The fundamental document is the “Statutes and Conditions of Affiliation of the Communist International,” as adopted at the Second Congress, Moscow, August, 1920 (published by the Communist Party of Great Britain at the time, price 2d.).
The opening statement contains the following:—
The aim of the Communist International is to organise an armed struggle for the overthrow of the international bourgeoisie and the establishment of an international Soviet Republic as a transition to the complete abolition of the capitalist state. The Communist International considers the dictatorship of the proletariat an essential means for the liberation of humanity from the horrors of capitalism; and regards the Soviet form of government as the historically necessary form of this dictatorship. (Page 4.)

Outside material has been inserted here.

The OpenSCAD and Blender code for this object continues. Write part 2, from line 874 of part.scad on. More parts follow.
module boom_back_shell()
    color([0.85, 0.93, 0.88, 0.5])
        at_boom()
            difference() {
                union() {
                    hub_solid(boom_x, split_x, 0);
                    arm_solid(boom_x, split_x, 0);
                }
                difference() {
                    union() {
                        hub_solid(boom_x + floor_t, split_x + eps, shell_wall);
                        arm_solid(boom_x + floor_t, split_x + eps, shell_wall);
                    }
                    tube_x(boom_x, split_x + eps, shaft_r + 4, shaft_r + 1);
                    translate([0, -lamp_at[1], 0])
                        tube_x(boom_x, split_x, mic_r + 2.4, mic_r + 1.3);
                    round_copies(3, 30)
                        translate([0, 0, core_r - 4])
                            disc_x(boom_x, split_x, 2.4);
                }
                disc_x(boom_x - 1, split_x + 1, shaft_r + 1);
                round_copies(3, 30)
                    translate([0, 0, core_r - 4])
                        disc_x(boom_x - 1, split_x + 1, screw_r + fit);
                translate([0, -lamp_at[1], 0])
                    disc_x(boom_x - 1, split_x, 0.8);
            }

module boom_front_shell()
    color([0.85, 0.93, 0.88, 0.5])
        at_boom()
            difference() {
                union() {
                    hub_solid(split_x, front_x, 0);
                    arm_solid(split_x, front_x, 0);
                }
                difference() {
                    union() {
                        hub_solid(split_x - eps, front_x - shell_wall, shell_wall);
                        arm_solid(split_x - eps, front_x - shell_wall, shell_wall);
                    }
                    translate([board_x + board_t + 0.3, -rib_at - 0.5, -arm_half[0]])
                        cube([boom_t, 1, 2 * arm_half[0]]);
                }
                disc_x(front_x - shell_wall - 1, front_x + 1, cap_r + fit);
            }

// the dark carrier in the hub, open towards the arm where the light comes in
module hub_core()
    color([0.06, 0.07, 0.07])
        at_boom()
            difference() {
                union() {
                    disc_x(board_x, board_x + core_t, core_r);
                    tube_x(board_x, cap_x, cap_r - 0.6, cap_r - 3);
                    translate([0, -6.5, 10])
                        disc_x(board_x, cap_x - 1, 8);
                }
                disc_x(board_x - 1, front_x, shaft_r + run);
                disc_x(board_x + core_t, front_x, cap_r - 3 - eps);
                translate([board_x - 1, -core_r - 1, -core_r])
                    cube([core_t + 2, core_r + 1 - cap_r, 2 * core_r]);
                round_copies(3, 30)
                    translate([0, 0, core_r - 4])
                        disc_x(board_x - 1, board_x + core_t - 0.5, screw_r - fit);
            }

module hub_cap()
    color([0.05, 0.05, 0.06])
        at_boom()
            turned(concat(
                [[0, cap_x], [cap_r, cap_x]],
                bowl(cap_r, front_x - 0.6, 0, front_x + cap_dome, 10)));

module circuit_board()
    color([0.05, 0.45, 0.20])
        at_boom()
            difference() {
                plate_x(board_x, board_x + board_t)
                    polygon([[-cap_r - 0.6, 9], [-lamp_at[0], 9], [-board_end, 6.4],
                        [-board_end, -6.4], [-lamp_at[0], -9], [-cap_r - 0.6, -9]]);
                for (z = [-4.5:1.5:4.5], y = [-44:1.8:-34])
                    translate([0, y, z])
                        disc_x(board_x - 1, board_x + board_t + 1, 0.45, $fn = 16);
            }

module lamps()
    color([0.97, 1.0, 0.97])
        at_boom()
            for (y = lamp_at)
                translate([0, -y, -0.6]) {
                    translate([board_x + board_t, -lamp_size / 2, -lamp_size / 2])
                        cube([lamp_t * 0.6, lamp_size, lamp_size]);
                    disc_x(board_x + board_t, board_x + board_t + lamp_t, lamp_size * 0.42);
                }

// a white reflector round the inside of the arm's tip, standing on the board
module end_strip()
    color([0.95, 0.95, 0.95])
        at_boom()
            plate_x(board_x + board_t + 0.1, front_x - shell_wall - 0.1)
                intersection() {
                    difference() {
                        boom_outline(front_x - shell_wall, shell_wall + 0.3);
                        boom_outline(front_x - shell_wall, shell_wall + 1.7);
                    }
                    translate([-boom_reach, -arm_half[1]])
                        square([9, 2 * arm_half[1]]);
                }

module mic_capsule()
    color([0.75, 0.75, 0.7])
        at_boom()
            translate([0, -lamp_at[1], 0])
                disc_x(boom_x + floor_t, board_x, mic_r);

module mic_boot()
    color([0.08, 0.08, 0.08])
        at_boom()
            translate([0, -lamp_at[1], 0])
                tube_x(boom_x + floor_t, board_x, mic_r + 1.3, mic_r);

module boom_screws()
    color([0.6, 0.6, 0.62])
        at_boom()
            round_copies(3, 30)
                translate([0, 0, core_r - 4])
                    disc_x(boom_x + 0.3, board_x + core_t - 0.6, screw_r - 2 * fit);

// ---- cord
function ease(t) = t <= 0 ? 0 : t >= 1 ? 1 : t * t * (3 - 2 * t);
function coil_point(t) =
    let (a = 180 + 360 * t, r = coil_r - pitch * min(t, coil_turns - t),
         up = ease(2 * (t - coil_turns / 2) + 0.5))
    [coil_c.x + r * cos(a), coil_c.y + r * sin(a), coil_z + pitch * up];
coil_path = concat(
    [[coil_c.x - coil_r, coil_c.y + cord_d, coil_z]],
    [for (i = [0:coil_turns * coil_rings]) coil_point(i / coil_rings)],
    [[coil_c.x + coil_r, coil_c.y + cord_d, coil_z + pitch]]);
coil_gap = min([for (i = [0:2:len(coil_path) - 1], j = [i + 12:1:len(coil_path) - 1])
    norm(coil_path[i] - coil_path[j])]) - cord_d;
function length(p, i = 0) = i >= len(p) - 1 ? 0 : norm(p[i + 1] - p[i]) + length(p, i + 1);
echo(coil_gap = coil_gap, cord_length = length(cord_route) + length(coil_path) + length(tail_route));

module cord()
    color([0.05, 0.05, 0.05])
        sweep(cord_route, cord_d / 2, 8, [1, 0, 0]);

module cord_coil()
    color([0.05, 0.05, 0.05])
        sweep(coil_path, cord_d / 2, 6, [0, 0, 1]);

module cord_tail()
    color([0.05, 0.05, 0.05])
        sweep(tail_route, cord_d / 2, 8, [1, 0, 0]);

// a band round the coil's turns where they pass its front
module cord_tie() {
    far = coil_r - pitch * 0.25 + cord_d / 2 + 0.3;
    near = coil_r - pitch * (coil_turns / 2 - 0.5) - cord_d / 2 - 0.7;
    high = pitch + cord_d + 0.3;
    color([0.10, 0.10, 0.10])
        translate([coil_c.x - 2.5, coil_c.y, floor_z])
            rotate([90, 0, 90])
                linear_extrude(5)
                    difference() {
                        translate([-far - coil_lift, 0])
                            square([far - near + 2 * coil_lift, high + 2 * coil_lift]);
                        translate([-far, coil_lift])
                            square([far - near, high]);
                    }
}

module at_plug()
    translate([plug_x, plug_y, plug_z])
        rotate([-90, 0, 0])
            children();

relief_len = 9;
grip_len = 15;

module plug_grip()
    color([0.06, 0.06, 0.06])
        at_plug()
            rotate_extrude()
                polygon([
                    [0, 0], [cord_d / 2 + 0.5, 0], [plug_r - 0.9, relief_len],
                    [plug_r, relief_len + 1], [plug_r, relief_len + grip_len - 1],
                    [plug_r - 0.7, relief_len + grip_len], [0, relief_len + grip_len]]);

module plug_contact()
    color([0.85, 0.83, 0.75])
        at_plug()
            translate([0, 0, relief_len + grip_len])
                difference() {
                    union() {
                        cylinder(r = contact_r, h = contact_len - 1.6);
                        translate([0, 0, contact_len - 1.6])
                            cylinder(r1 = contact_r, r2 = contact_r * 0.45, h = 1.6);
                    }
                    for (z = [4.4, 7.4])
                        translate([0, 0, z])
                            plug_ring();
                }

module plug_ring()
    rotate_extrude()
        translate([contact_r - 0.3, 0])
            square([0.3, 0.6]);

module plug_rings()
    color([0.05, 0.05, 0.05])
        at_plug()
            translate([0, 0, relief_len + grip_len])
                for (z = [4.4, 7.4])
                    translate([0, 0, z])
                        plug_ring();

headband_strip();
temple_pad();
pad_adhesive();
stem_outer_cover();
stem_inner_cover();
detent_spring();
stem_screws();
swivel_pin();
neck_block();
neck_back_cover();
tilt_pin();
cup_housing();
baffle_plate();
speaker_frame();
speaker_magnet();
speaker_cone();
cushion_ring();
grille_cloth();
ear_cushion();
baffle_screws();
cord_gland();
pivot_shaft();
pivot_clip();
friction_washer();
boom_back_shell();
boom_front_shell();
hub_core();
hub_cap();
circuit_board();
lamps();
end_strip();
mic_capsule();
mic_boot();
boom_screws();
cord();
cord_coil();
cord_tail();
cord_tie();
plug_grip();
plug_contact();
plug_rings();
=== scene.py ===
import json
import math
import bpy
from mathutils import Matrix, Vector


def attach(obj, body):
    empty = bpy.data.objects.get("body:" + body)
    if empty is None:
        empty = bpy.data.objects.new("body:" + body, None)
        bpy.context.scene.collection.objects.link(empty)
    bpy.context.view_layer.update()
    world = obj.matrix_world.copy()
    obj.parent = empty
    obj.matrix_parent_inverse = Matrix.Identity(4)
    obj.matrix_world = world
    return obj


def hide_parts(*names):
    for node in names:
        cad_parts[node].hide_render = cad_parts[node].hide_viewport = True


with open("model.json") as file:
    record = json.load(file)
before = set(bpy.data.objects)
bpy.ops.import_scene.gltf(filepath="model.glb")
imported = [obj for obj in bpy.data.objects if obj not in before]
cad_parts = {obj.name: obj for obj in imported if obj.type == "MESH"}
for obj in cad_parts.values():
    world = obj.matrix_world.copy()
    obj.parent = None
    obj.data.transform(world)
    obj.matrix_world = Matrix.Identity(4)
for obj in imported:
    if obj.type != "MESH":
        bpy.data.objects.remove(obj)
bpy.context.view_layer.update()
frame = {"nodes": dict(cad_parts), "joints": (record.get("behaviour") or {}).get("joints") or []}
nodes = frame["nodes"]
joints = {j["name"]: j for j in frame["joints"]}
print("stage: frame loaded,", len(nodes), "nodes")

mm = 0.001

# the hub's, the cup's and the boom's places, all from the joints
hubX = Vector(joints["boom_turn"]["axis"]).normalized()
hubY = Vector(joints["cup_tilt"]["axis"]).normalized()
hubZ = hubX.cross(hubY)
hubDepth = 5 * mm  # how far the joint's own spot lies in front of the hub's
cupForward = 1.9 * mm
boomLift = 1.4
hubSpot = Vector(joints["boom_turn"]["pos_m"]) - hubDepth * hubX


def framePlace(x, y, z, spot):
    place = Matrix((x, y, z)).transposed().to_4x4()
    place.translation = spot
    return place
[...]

Another interesting little item is contained in the first of the 21 Conditions which are binding on bodies like the British Communist Party which are affiliated to the Communist International. Condition No. 1 lays it down that adherents of the Third International must use any means of propaganda that are at their disposal, “in the columns of newspapers, at public meetings, within the Trade Unions and Co-operatives,” to ” denounce not only the capitalists, but also their allies, the reformists of every colour and shade.”
Another document worth recalling is the answer the Communist International gave to the I.L.P. when the latter contemplated seeking affiliation. It was drafted by Lenin, and published by the British Communist Party under the title “The Communist International answers the I.L.P.” (1920, reprinted 1932, price 2d.).

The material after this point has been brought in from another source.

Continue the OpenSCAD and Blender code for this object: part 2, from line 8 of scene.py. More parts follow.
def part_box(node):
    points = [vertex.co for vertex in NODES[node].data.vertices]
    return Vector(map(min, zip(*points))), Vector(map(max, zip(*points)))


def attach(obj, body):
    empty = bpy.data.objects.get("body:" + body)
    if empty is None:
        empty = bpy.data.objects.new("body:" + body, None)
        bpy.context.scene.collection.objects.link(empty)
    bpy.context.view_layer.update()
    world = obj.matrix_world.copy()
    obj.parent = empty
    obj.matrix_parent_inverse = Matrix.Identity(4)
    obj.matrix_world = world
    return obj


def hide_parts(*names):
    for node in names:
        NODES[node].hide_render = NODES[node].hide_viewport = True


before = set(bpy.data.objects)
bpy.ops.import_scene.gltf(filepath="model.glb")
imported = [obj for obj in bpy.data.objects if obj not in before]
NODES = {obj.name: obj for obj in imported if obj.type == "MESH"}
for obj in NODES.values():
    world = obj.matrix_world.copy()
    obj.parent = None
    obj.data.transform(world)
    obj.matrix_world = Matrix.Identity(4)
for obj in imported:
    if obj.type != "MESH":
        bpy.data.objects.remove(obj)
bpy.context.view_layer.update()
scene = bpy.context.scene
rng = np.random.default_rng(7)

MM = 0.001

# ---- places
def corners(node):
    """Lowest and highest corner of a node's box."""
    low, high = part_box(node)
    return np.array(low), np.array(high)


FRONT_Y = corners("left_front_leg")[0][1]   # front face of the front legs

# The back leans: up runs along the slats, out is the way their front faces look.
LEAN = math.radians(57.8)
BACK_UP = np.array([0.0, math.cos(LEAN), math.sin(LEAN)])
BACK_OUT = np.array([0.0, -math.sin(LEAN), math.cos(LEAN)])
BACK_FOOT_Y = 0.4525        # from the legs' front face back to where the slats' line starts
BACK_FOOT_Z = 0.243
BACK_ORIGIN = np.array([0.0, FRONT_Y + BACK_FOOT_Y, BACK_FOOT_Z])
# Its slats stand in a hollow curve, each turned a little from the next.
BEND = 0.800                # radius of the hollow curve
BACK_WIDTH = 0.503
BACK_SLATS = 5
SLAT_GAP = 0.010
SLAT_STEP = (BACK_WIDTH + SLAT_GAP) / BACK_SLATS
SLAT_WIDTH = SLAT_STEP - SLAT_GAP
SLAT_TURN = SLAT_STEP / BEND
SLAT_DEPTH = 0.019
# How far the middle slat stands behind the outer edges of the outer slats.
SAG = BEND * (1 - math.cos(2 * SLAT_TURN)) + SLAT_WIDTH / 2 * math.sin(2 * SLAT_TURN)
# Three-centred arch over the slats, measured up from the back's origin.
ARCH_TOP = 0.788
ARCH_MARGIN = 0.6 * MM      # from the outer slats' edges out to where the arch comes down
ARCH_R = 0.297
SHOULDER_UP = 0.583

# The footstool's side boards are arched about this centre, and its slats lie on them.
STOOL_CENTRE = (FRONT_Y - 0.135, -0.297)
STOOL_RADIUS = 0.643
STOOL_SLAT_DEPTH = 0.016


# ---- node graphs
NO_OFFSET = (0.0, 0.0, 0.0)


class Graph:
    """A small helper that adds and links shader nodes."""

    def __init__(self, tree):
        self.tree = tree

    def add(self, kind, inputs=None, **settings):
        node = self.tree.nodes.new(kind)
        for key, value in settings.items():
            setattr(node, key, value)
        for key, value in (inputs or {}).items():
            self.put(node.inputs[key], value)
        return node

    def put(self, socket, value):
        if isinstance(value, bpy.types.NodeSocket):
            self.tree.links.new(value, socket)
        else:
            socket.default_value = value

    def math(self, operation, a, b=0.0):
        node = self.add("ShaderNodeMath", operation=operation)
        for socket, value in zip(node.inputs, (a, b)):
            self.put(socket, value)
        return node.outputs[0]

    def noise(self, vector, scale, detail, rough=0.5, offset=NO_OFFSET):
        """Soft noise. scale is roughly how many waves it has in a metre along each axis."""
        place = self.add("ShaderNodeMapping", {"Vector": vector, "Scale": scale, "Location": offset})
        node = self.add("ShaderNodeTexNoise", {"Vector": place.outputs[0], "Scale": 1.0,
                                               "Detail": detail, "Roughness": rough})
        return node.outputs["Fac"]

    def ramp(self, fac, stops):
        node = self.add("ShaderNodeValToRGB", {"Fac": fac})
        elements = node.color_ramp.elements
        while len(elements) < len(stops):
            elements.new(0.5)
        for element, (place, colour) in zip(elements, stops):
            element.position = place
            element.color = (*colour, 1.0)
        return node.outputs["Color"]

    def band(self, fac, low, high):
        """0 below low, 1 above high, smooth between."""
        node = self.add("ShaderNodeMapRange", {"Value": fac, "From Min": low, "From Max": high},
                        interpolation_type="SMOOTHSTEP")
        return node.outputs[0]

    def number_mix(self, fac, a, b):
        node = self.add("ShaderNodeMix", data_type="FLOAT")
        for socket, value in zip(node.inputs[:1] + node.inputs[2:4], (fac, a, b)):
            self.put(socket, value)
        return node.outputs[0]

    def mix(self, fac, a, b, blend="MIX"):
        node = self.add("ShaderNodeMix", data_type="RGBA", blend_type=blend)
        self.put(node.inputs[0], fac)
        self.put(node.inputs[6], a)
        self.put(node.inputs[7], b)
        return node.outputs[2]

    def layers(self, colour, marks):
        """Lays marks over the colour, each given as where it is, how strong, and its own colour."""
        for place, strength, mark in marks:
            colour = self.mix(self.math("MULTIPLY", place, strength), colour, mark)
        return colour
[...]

This is what Lenin wrote on Parliament:—
“Whoever tells the British working class that it can overthrow the capitalist dictatorship in the British Empire through any other means than the dictatorship of the proletariat, that is by taking the full power into their own hands by depriving of political power all those who defend capitalist exploitation, and by organising a Red labour army—deceives himself and others.”
Lenin went on to say that even supposing the unlikely event of a working class gaining power by parliamentary elections, “even in that case the Communists are not for a minute freed of their duty of saying to the workers the following: (1) that it is most unlikely that the English bourgeoisie . . . will give up its power without a struggle and become subject to the paper will of the parliament; (2) that, therefore, the workers should prepare not for an easy parliamentary victory, but for victory by a heavy civil war; (3) that should the workers have succeeded in gaining power without this civil war, that would only signify that the necessity of civil war would confront the working class as soon as it set out to realise its will to defend itself from capitalist exploitation and speculation; so soon as it began to liberate the masses in the colonies, now oppressed by British Imperialism.” (Page 21.)
It will now be seen that Gallacher’s “Of course, we believe in parliamentary democracy” is quite a long way from the whole of what good Communists are supposed to believe.
Above all, Gallacher did not recall what Lenin wrote in reply to Gallacher about the question of supporting the Labour Party. This was in Lenin’s “Left-Wing Communism: An Infantile Disorder” (1920, published by Martin Lawrence, 1/-) Gallacher at that time was opposed to Parliamentary action and to voting for Labour Party candidates. Lenin replied to Gallacher by showing why Communists should take such action.
At the present time the British Communists very often find it hard to approach the masses and even to get them to listen to them. If I as a Communist come out and call upon the workers to vote for the Hendersons against Lloyd George, they will certainly listen to me. And I will be able to explain in a popular manner not only why Soviets are better than Parliament, and why the dictatorship of the proletariat is better than the dictatorship of Churchill (which is concealed behind the signboard of bourgeois ” democracy”), but I will also be able to explain that I want to support Henderson with my vote in the same way as a rope supports one who is hanged—that the establishment of a Henderson Government will prove that I am right, will bring the masses over to my side, and will accelerate the political death of the Hendersons and the Snowdens, as was the case with their friends in Russia and Germany. (“Left-Wing” Communism, p. 68.)
Last of all there was Gallacher’s original opposition to Parliamentary action altogether. He used then to describe himself as “anti-Parliamentarian,” and wrote about his views in a letter to the Workers’ Dreadnought (February 21st, 1920).
“Any support given to Parliamentarism,” he wrote, “is simply assisting to put power into the hands of our British Scheidemanns and Noskes. Henderson, Clynes & Co. are hopelessly reactionary.”
The rank and file of the I.L.P. in Scotland is becoming more and more disgusted with the thought of Parliament, and the Soviets or Workers’ Councils are being supported by almost every branch. This is very serious, of course, for the gentlemen who look to politics for a profession, and they are using any and every means to persuade their members to come back into the Parliamentary fold.
Gallacher in his letter had a final word of disgust for those “who are so eagerly clamouring for Parliamentary ‘honours’ (?) and who are so anxious to prove that they can rule as effectively as the ‘boss’ class politicians themselves.”
Now all is changed. Gallacher now has Parliamentary honours himself and wants to take what he regards as his rightful place alongside Henderson’s successors in the Labour Party.